Looks like Netflix has a new competitor for media streaming http://www.hulu.com/plus/content

You can sign up to be sent a preview invitation, which I did. I'm interested in checking it out.


----------



## geko29 (Dec 23, 2008)

It sounded interesting, until I considered that it's $1 more than Netflix, has 1% of the selection of Netflix, and still has commercials and other ads.


----------



## meljackson (Nov 19, 2008)

I will do it if it has closed captions. The netflix and abc apps do not have captions like the web versions. Hulu's web version has lots of captioned shows and I would be happy to pay the 9.99 a month if the app does too. 

Melissa


----------



## The Hooded Claw (Oct 12, 2009)

geko29 said:


> It sounded interesting, until I considered that it's $1 more than Netflix, has 1% of the selection of Netflix, and still has commercials and other ads.

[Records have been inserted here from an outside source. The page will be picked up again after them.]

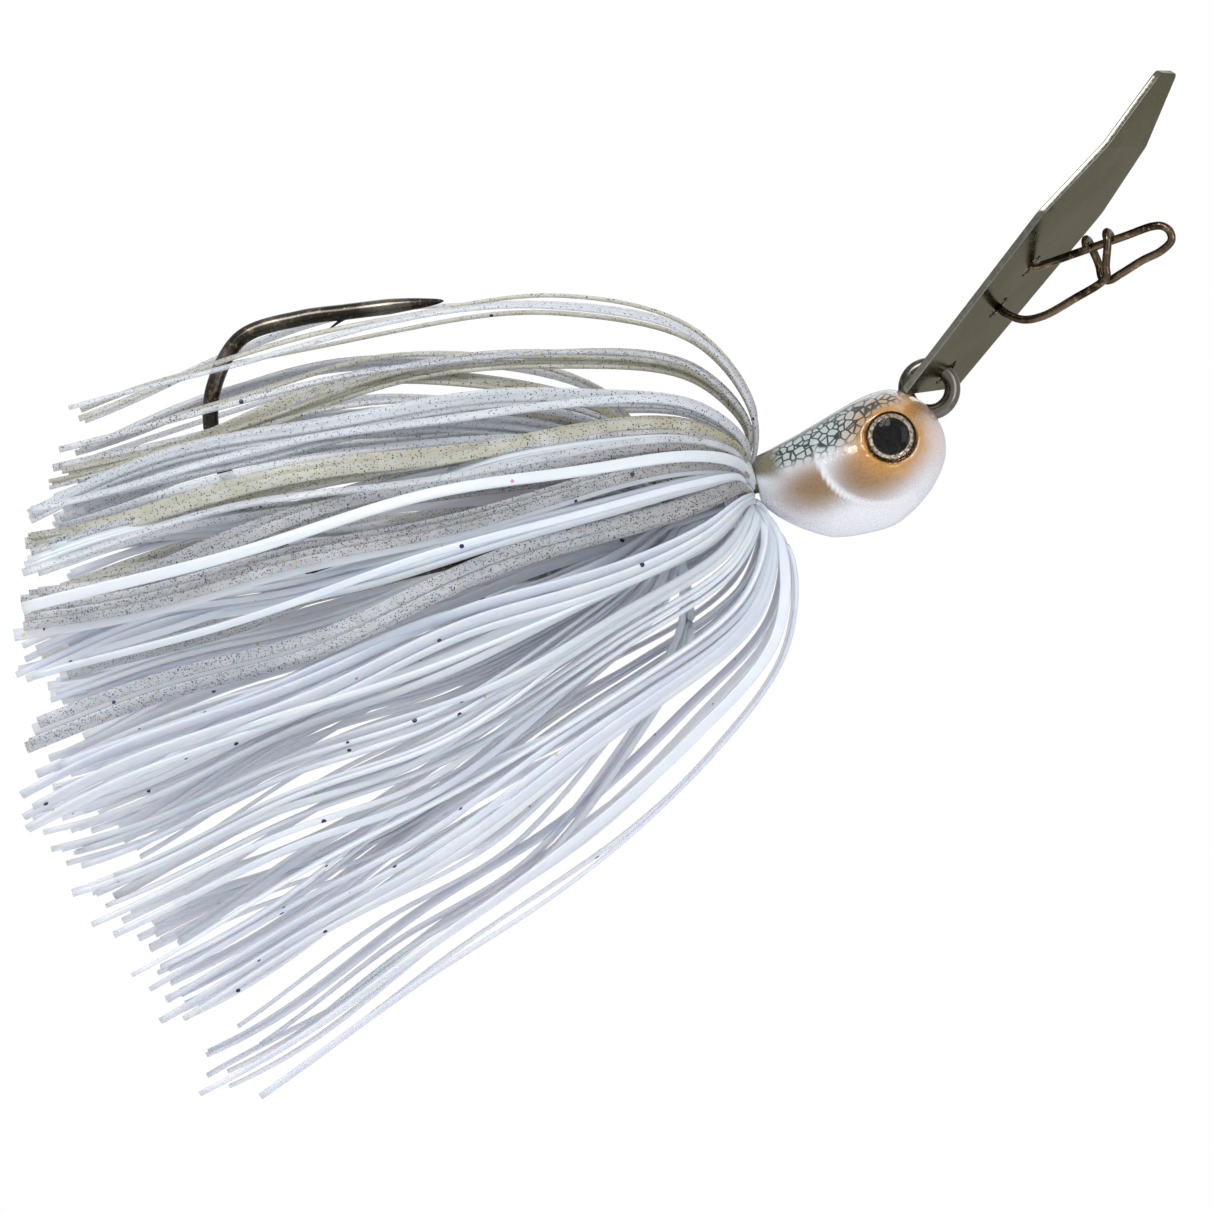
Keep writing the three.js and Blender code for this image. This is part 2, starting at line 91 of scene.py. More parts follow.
# snap and blade
SNAP_WIRE = 0.66
SNAP_SPACING = 4.26
SNAP_REACH = 11.5          # from the middle of its holes to its nose
SNAP_STAND = 6.9           # how far its nose stands out from the blade
SNAP_FROM_END = 10.95      # from the blade's lower end to the middle of the snap's holes
SNAP_HOLE_RADIUS = SNAP_WIRE / 2 + 0.74
EYE_HOLE_RADIUS = HOOK_WIRE / 2 + 0.56
EYE_HOLE_UP = 0.8 + EYE_HOLE_RADIUS
BLADE_LENGTH = 25.4        # up to the bend line
BLADE_TIP = 6.6            # from the bend line to the top edge
BLADE_WIDTH = 17.5
BLADE_END_WIDTH = 14.1
BLADE_WIDEST = BLADE_LENGTH * 0.724       # how far up the plate is widest
BLADE_SHOULDER = BLADE_WIDTH * 0.331      # half its width at the bend line
BLADE_TIP_HALF = BLADE_WIDTH * 0.137      # half its width along the top edge
BLADE_THICK = 0.55
BLADE_BEND = 9             # degrees
BLADE_EDGE = 0.1           # radius of every edge
BLADE_CORNER = 0.55        # how far from a corner its rounding starts
BLADE_HOLES = (            # how far up each hole is, and its radius
    (EYE_HOLE_UP, EYE_HOLE_RADIUS),
    (SNAP_FROM_END - SNAP_SPACING / 2, SNAP_HOLE_RADIUS),
    (SNAP_FROM_END + SNAP_SPACING / 2, SNAP_HOLE_RADIUS),
)

# trailer keeper
KEEPER_WIRE = 0.5
KEEPER_LENGTH = 22.6
KEEPER_BARB = 1.6

# skirt and tie
STRAND_WIDE = 0.62
STRAND_THICK = 0.34
STRAND_SIDES = 12
STRAND_ROOM = math.hypot(0.55, 0.42)      # the circle each strand is given under the tie
SKIRT_REACH = 58
SKIRT_SPREAD = 18
HOOK_CLEAR = 2.6           # strands stay this far from the hook's plane
FRONT_TRIM = 0.45          # how ragged the front halves' tips are
INNER_STRANDS = 3          # strands a side in the inner and the outer ring under the tie
OUTER_STRANDS = 8
TIE_ALONG = -1.7           # the tie's middle, along the shank from the collar
GATHER_ALONG = -3.2        # where the rear halves still lie close round the shank
FLARE_ALONG = -6.0         # where they spread from it
THREAD_WIDE = 0.34
THREAD_THICK = 0.3
THREAD_TURNS = 4
THREAD_PITCH = 0.3
LOCKS = 30                 # groups of strands that lie together
STRANDS_IN_LOCK = 4
LOCK_SPREAD = 0.009        # between neighbours in a lock, as a share of the way from top to bottom
SEED = 11

# ---- places read from the frame ----
joints = {joint["name"]: joint for joint in frame["joints"]}


def box_middle(part):
    """The middle of a solid's box, in millimetres."""
    low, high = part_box(part)
    return (np.array(low) + np.array(high)) / 2 / MM


FORWARD = np.array([math.cos(PITCH), 0.0, math.sin(PITCH)])
UPWARD = np.array([-math.sin(PITCH), 0.0, math.cos(PITCH)])
ACROSS = np.array([0.0, 1.0, 0.0])
COLLAR = box_middle("skirt_tie") - TIE_ALONG * FORWARD
SNAP_MIDDLE = np.array(joints["snap_swing"]["pos_m"]) / MM
BLADE_UP = np.array(joints["snap_swing"]["axis"])
BLADE_BACK = next(mount for mount in frame["record"]["mounts"] if mount["name"] == "blade_back")
BLADE_FACE = -np.array(BLADE_BACK["axis"])
BLADE_SIDE = np.cross(BLADE_UP, BLADE_FACE)


def jig(points):
    """Points given as along, across, up the shank, turned and moved into the row's frame."""
    points = np.asarray(points, float)
    return (COLLAR + points[..., :1] * FORWARD + points[..., 1:2] * ACROSS
            + points[..., 2:3] * UPWARD)


def snap_place(points):
    """Points given as across, along, out of the blade, moved to the middle of the two holes
    that the snap runs through."""
    points = np.asarray(points, float)
    return (SNAP_MIDDLE + points[..., :1] * BLADE_SIDE + points[..., 1:2] * BLADE_UP
            + points[..., 2:3] * BLADE_FACE)


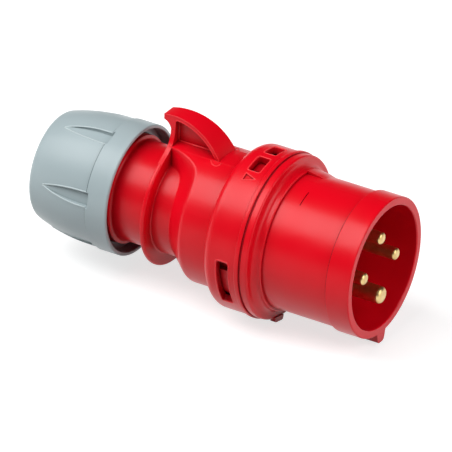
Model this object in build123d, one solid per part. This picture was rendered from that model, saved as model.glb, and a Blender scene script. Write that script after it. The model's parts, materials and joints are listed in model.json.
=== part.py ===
from build123d import *

import os
from math import cos, exp, radians, sin, sqrt

# Straight industrial pin and sleeve plug with three phase pins, an earth pin and a cable gland.
# The plug's axis is X, with the mouth towards +X and the grip fin towards +Z.
# The origin is on the axis in the plane of the flange's front face.
# An angle about the axis is 0 at +Z and grows towards -Y.

# Front sleeve
sleeve_length = 42.0
sleeve_bore_radius = 25.0
sleeve_wall = 2.25
collar_height = 1.05
collar_length = 10.0
mouth_rounding = 0.5
boss_height = 1.15
boss_length = 3.6
seat_fillet = 2.4
flange_height = 4.5
flange_thickness = 3.2
flange_rounding = 0.9
spigot_wall = 2.3
spigot_length = 13.0
edge_rounding = 0.4
step_rounding = 0.15
overcut = 1.0

# Key nose on the collar, at the earth pin's side
nose_height = 4.0
nose_root_width = 6.4
nose_top_width = 4.4
nose_rounding = 1.5

# Marks and small lugs on the sleeve and the flange
tick_distance = 11.1
tick_width = 0.4
tick_depth = 0.3
tick_start = 15.0
tick_arc = 15.0
ramp_start = -32.0
ramp_arc = 22.0
ramp_length = 9.0
ramp_height = 1.3
drain_lug_height = 1.1
drain_lug_width = 6.4
drain_lug_offset = 11.0
drain_lug_length = 2.2
drain_lug_rounding = 1.0

# Bayonet between the front sleeve and the rear housing
bayonet_pitch = 107.5
bayonet_clearance = 0.4
lug_height = 1.8
lug_length = 3.9
lug_rear_inset = 2.8
lug_lead = 9.0
lug_arc = 24.0
rib_length = 2.0
rib_arc = 32.0

# Seal ring between the flange and the bayonet
seal_width = 2.0
seal_height = 2.0
seal_groove_depth = 0.4

# Contact carrier and its retainer
floor_depth = 40.0
carrier_step = 0.6
carrier_clearance = 0.1
carrier_thickness = 10.0
retainer_thickness = 4.0
pin_hole_clearance = 0.05
pin_root_extra = 0.3

# Pins with their terminals
pin_circle_radius = 12.2
phase_pin_radius = 2.5
earth_pin_radius = 3.5
phase_pin_inset = 1.4
earth_pin_inset = 0.0
tip_rounding_share = 0.5
pin_collar_extra = 1.6
pin_collar_thickness = 2.0
terminal_radius = 4.8
terminal_length = 15.0
wire_bore_radius = 3.0
wire_bore_depth = 10.0

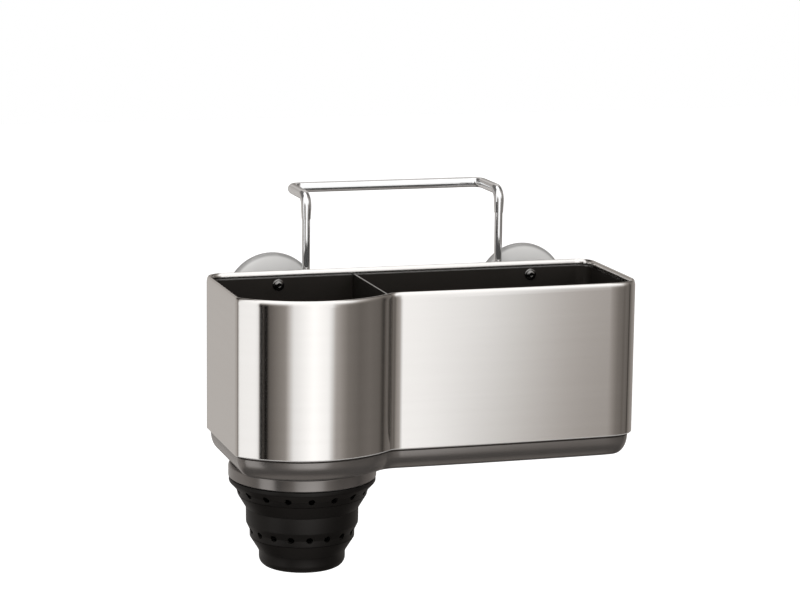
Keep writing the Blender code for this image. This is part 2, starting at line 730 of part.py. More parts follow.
# Screws: four alike, heads inside the wells
for side, word in ((-1, "left"), (1, "right")):
    for row, level in (("upper", 1), ("lower", -1)):
        name = word + "_" + row + "_screw"
        head = []
        for i in range(HEAD_CURVE + 1):
            turn = math.pi / 2 * i / HEAD_CURVE
            head.append((SCREW_HEAD_R * math.sin(turn),
                         SCREW_HEAD_EDGE + (SCREW_HEAD_H - SCREW_HEAD_EDGE) * math.cos(turn)))
        shank = [(SCREW_HEAD_R, 0.0), (SCREW_SHANK_R, 0.0), (SCREW_SHANK_R, -SCREW_L), (0.0, -SCREW_L)]
        screw = revolve(name, head + shank, SCREW_STEEL,
            (side * SUCKER_X, WALL_INNER_Y - GAP, SUCKER_Z + level * SCREW_SPACING / 2),
            False, SCREW_STEPS, (math.pi / 2, 0.0, 0.0))
        drive = cutter(name + "_drive", cylinder_mesh(
            name + "_drive", DRIVE_R, SCREW_HEAD_H - DRIVE_DEPTH, SCREW_HEAD_H + CUT_OVER, 6))
        drive.location = screw.location
        drive.rotation_euler = screw.rotation_euler
        boolean(screw, drive)

for item in PARTS.objects:
    smooth(item)
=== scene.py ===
# %% [markdown]
# # Hanging sink caddy
# A steel caddy with two wells hangs over a sink divider. A wire hanger carries it, two suction
# cups steady it, and a folding silicone cup under the brush well catches the drips. The packed
# model is the frame of the scene: its pieces stay where they are, and finer pieces stand in for
# the ones whose curves and edges the camera sees.

# %% Load the frame
import json
import math
import bpy
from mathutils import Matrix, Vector

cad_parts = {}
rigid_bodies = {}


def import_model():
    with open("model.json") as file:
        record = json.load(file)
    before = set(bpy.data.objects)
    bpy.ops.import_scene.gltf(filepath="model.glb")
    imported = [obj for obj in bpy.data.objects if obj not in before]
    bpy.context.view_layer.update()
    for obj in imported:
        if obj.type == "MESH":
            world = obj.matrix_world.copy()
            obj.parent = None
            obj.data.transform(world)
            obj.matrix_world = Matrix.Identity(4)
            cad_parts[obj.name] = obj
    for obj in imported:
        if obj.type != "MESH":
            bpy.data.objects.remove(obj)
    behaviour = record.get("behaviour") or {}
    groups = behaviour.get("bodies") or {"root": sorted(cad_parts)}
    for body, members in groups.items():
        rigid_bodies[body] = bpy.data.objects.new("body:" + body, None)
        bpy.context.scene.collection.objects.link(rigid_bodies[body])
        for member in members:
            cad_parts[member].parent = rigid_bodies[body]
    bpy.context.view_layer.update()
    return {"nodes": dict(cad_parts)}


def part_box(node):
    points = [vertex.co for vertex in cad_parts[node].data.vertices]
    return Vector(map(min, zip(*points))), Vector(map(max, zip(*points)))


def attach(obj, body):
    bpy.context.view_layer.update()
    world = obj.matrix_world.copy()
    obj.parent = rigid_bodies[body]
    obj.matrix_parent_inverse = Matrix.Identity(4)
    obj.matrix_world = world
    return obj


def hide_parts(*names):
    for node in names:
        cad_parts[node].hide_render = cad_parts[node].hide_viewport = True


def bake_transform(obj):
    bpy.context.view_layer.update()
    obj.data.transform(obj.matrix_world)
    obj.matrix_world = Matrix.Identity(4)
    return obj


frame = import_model()
print("pieces in the frame:", len(frame["nodes"]))

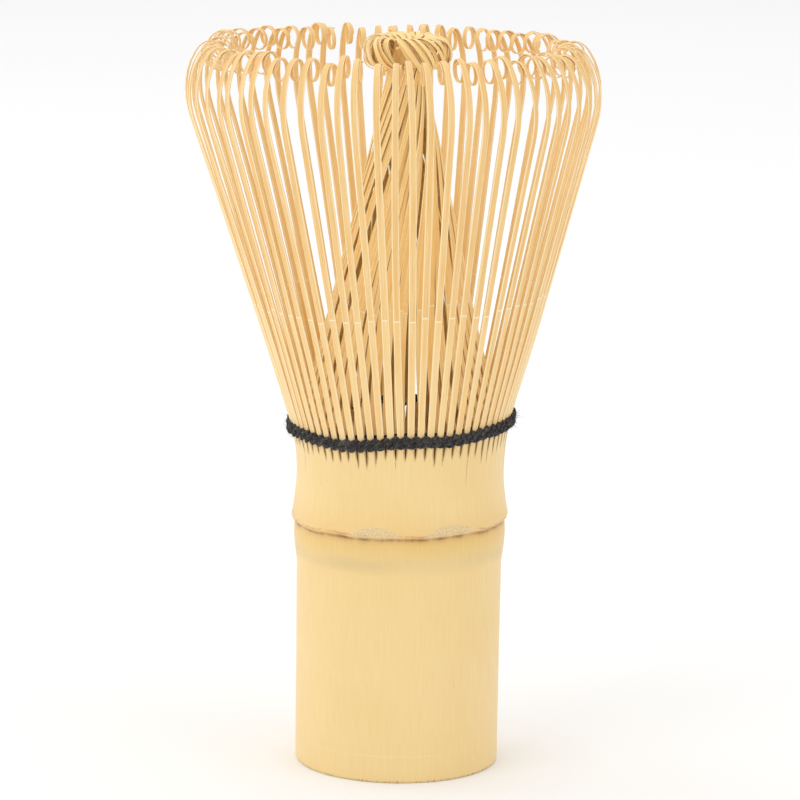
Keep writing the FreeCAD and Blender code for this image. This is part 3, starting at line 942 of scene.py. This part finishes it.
def strip_material(name, face, warm, pale_edge, side, skin_line, line_scatter):
    """Split bamboo: smooth skin below a faint line across each strip, and grain above it. The
    line is skin_line from the root, give or take half of line_scatter."""
    s = Shader(name)
    place = s.attribute("strip", "Vector")
    _, along, _ = s.split(place)
    tint = s.attribute("tint")
    facet = s.attribute("facet")
    fibre = s.grain(place, (7.0, 0.12, 1.0), 4.0, 0.62)
    fine = s.grain(place, (22.0, 0.35, 1.0), 2.0, 0.6)
    drift = s.grain(place, (0.0, 0.05, 1.3), 2.0, 0.5)
    colour = s.mix(s.ease(drift, 0.35, 0.7), face, warm)
    colour = s.mix(s.ease(tint, 0.55, 1.0, 0.0, 0.4), colour, warm)
    colour = s.mix(s.ease(fibre, 0.5, 0.74, 0.0, 0.5), colour, side)
    colour = s.mix(s.ease(fibre, 0.46, 0.28, 0.0, 0.4), colour, pale_edge)
    colour = s.mix(s.ease(fine, 0.56, 0.8, 0.0, 0.3), colour, side)
    # the chamfers are paler: the cut wood's colour with a painted highlight along each edge
    bevel = s.times(s.ease(facet, 0.3, 0.45), s.ease(facet, 0.8, 0.6))
    colour = s.mix(s.times(bevel, 0.9), colour, pale_edge)
    # painted warm shade: the split sides, which face the next strips, take much of the darker
    # orange side colour
    colour = s.mix(s.ease(facet, 0.8, 0.95, 0.0, 0.55), colour, side)
    # where the skin was shaved off
    offset = s.times(s.math("SUBTRACT", tint, 0.5), line_scatter)
    from_line = s.math("SUBTRACT", along, s.math("ADD", offset, skin_line))
    mark = s.times(s.ease(s.math("ABSOLUTE", from_line), 0.16, 0.04), s.ease(facet, 0.7, 0.6))
    shaved = s.ease(from_line, -0.1, 0.1, 0.08, 0.36)
    above = s.times(shaved, s.ease(fibre, 0.3, 0.6, 0.35, 1.0))
    above = s.times(above, s.ease(facet, 0.3, 0.1))
    colour = s.mix(above, colour, side)
    colour = s.mix(s.times(mark, 0.8), colour, tone(255, 240, 205))
    s.feed(s.surface.inputs["Base Color"], colour)
    s.feed(s.surface.inputs["Roughness"], s.ease(fibre, 0.3, 0.75, 0.42, 0.62))
    s.surface.inputs["Specular IOR Level"].default_value = 0.35
    relief = s.math("ADD", fibre, s.times(fine, 0.5))
    s.bump(relief, 0.4, 0.00006)
    return s.material


def thread_material():
    """Black cotton: dark between its fibres, greyer in some patches and blacker in others."""
    s = Shader("black_cotton")
    place = s.attribute("yarn", "Vector")
    fibre = s.grain(place, (5.0, 9.0, 3.0), 3.0, 0.7)
    patchy = s.grain(place, (0.5, 0.35, 2.0), 2.0, 0.5)
    colour = s.mix(s.ease(fibre, 0.4, 0.64), tone(5, 5, 6), tone(98, 93, 90))
    colour = s.mix(s.ease(patchy, 0.5, 0.3, 0.0, 0.6), colour, tone(8, 8, 9))
    colour = s.mix(s.ease(patchy, 0.52, 0.72, 0.0, 0.6), colour, tone(122, 117, 113))
    s.feed(s.surface.inputs["Base Color"], colour)
    s.feed(s.surface.inputs["Roughness"], s.ease(fibre, 0.3, 0.7, 0.72, 0.95))
    s.surface.inputs["Specular IOR Level"].default_value = 0.15
    s.surface.inputs["Sheen Weight"].default_value = 0.12
    s.surface.inputs["Sheen Roughness"].default_value = 0.5
    s.bump(fibre, 0.7, 0.00008)
    return s.material


def floor_material():
    s = Shader("pale_floor")
    cloudy = s.noise(s.node("ShaderNodeTexCoord").outputs["Object"], 3.0, 2.0, 0.5)
    colour = s.mix(cloudy, (0.93, 0.93, 0.93, 1), (0.95, 0.95, 0.95, 1))
    s.feed(s.surface.inputs["Base Color"], colour)
    s.surface.inputs["Roughness"].default_value = 0.9
    s.surface.inputs["Specular IOR Level"].default_value = 0.1
    return s.material


# ---------------------------------------------------------------------------------- the whisk
culm = build_culm(culm_material())
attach(culm, "culm")
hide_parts("handle")

# each look's fourth colour, deepened to orange, is the grain's and the shaved part's colour and,
# on the split sides, painted warm shade
outer_look = strip_material(
    "outer_bamboo", tone(249, 217, 156), tone(244, 204, 136), tone(255, 234, 188),
    tone(226, 170, 92), 19.5, 0.7,
)
inner_look = strip_material(
    "inner_bamboo", tone(254, 226, 160), tone(250, 214, 138), tone(255, 238, 190),
    tone(233, 173, 86), 18.8, 1.0,
)
for group, node in enumerate(OUTER_NODES):
    strips = Strips()
    for i in range(OUTER_PER_NODE):
        at_edge = i in (0, OUTER_PER_NODE - 1)
        azimuth = (group * OUTER_PER_NODE + i + 0.5) * PITCH
        outer_strip(strips, azimuth, EDGE_STRAY if at_edge else 1.0)
    piece = strips.build(node + "_strips", outer_look)
    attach(piece, node)
    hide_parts(node)

for group, node in enumerate(INNER_NODES):
    strips = Strips()
    for i in range(INNER_PER_NODE):
        inner_strip(strips, group * INNER_PER_NODE + i)
    piece = strips.build(node + "_strips", inner_look)
    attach(piece, "culm")
    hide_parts(node)

cotton = thread_material()
for piece, node in build_rows(cotton) + [build_spacer(cotton), build_knot(cotton)]:
    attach(piece, "culm")
    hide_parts(node)

# ------------------------------------------------------------------------- floor, light, camera
FLOOR_REACH = 6000
floor_corners = [
    (x * FLOOR_REACH, y * FLOOR_REACH, 0) for x, y in ((-1, -1), (1, -1), (1, 1), (-1, 1))
]
floor = mesh_object("floor", floor_corners, [(0, 1, 2, 3)], smooth_shading=False)
floor.data.materials.append(floor_material())

scene = bpy.context.scene
scene.view_settings.view_transform = "Standard"
world = bpy.data.worlds.new("studio")
scene.world = world
world.use_nodes = True
STUDIO_STRENGTH = 0.64
surroundings = world.node_tree.nodes["Background"]
surroundings.inputs["Color"].default_value = (1, 1, 1, 1)
surroundings.inputs["Strength"].default_value = STUDIO_STRENGTH


def softbox(name, place, aim, size, power):
    """An oblong lamp at a place, turned to an aim; sizes in metres and power in watts."""
    lamp = bpy.data.lights.new(name, "AREA")
    lamp.shape = "RECTANGLE"
    lamp.size, lamp.size_y = size
    lamp.energy = power
    obj = bpy.data.objects.new(name, lamp)
    scene.collection.objects.link(obj)
    obj.location = place
    obj.rotation_euler = (Vector(aim) - Vector(place)).to_track_quat("-Z", "Y").to_euler()


middle = (cad_box[0] + cad_box[1]) / 2
softbox("key", (-0.7, -0.68, 0.52), middle, (0.7, 0.7), 2.1)
softbox("fill", (0.8, -0.5, 0.3), middle, (0.6, 0.8), 1.2)
softbox("edge", (-0.8, 0.35, 0.35), middle, (0.6, 0.8), 1.2)
softbox("top", (0.0, 0.6, 1.6), (0.0, 0.6, 0.0), (3.0, 3.0), 20.0)

# the camera's place in metres, its turns, and its lens and sensor in millimetres
CAMERA_ASIDE = -0.0002
CAMERA_DISTANCE = 0.6
CAMERA_RISE = 0.169
CAMERA_PITCH = math.radians(10.82)
CAMERA_ROLL = math.radians(0.85)
LENS, SENSOR = 186.3, 36.0
lens = bpy.data.cameras.new("camera")
lens.lens = LENS
lens.sensor_width = SENSOR
camera = bpy.data.objects.new("camera", lens)
scene.collection.objects.link(camera)
camera.matrix_world = (
    Matrix.Translation((CAMERA_ASIDE, -CAMERA_DISTANCE, CAMERA_RISE))
    @ Matrix.Rotation(math.pi / 2 - CAMERA_PITCH, 4, "X")
    @ Matrix.Rotation(CAMERA_ROLL, 4, "Z")
)
scene.camera = camera

bpy.context.view_layer.update()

'Zackly. No interest here.


----------



## geko29 (Dec 23, 2008)

Tried it this morning with an episode of 30 Rock.  Despite a lead-in of "This program brought to you with limited commercial interruption by....", there were 6 or 8 commercial breaks.  Only 30 seconds each, but out of a 22-minute show on a pay service, that's kind of excessive.  And that's apparently "limited" breaks.  How many will a normal show have?  25 for a 42-minute drama?


----------



## luvshihtzu (Dec 19, 2008)

Interesting that all these apps want $9-10 per month as if people can't figure out how much that will cost them per year.  Its like paying for a Starbucks coffee each day and then you can't figure out why there is no money left for other things at the end of the month.


----------



## JimJ (Mar 3, 2009)

geko29 said:


> Tried it this morning with an episode of 30 Rock. Despite a lead-in of "This program brought to you with limited commercial interruption by....", there were 6 or 8 commercial breaks. Only 30 seconds each, but out of a 22-minute show on a pay service, that's kind of excessive. And that's apparently "limited" breaks. How many will a normal show have? 25 for a 42-minute drama?


I tried it last night with the Parenthood pilot. I don't know if it was the player or my network but it would play really good for a while then it would get choppy so I eventually gave up on it. I may give it another try. I'm not going to dump Netflix for it but I might get it at least until Netflix releases their iPhone app.


----------



## akpak (Mar 5, 2009)

I found it really disappointing. Technically, my 3g download speed is better than my home internet (Alaska is WAY behind the times in home broadband speeds), but over 3g the video quality was terrible. Not to mention un-watchably laggy.

I can't imagine why anyone would pay $10 for this, especially with ads!


----------



## Betsy the Quilter (Oct 27, 2008)

I tried something last night, The Office from BBC...it played ok at the hotel where I am.  I'll have to think about what they have available vs what Netflix has and what is available on the Internet on my PC.  If I didn't want cable, it might be more attractive..

Betsy


----------



## meljackson (Nov 19, 2008)

All I want are captions. I can't watch without them. Apple has a few captioned movies but they are all older movies. They never have captions on the new releases. It gets depressing. 

Melissa


----------



## DachsieGirl (Jun 30, 2010)

Actually we just got HuluPlus on a Samsung Blu-Ray player we bought Saturday--and I think it's going to be a great deal (still plan to keep Netflix too).  I'm having Internet issues this weekend so I've only been able to take a quick look, but it seems like you get access to full current seasons of several networks, plus a whole bunch of old shows via a Fox classics channel.  My husband was about ten minutes into The Fall Guy when our router crashed, though (I don't think it's the Samsung player, as we are crashing no matter what device we're using), so we didn't get very far.  But to me, Hulu blows cable TV out of the water.  I'd rather pay $9.99 a month for shows I can watch anytime than the $70 or so I'm paying for cable.  Maybe Time Warner senses this and that's why I'm having trouble streaming


----------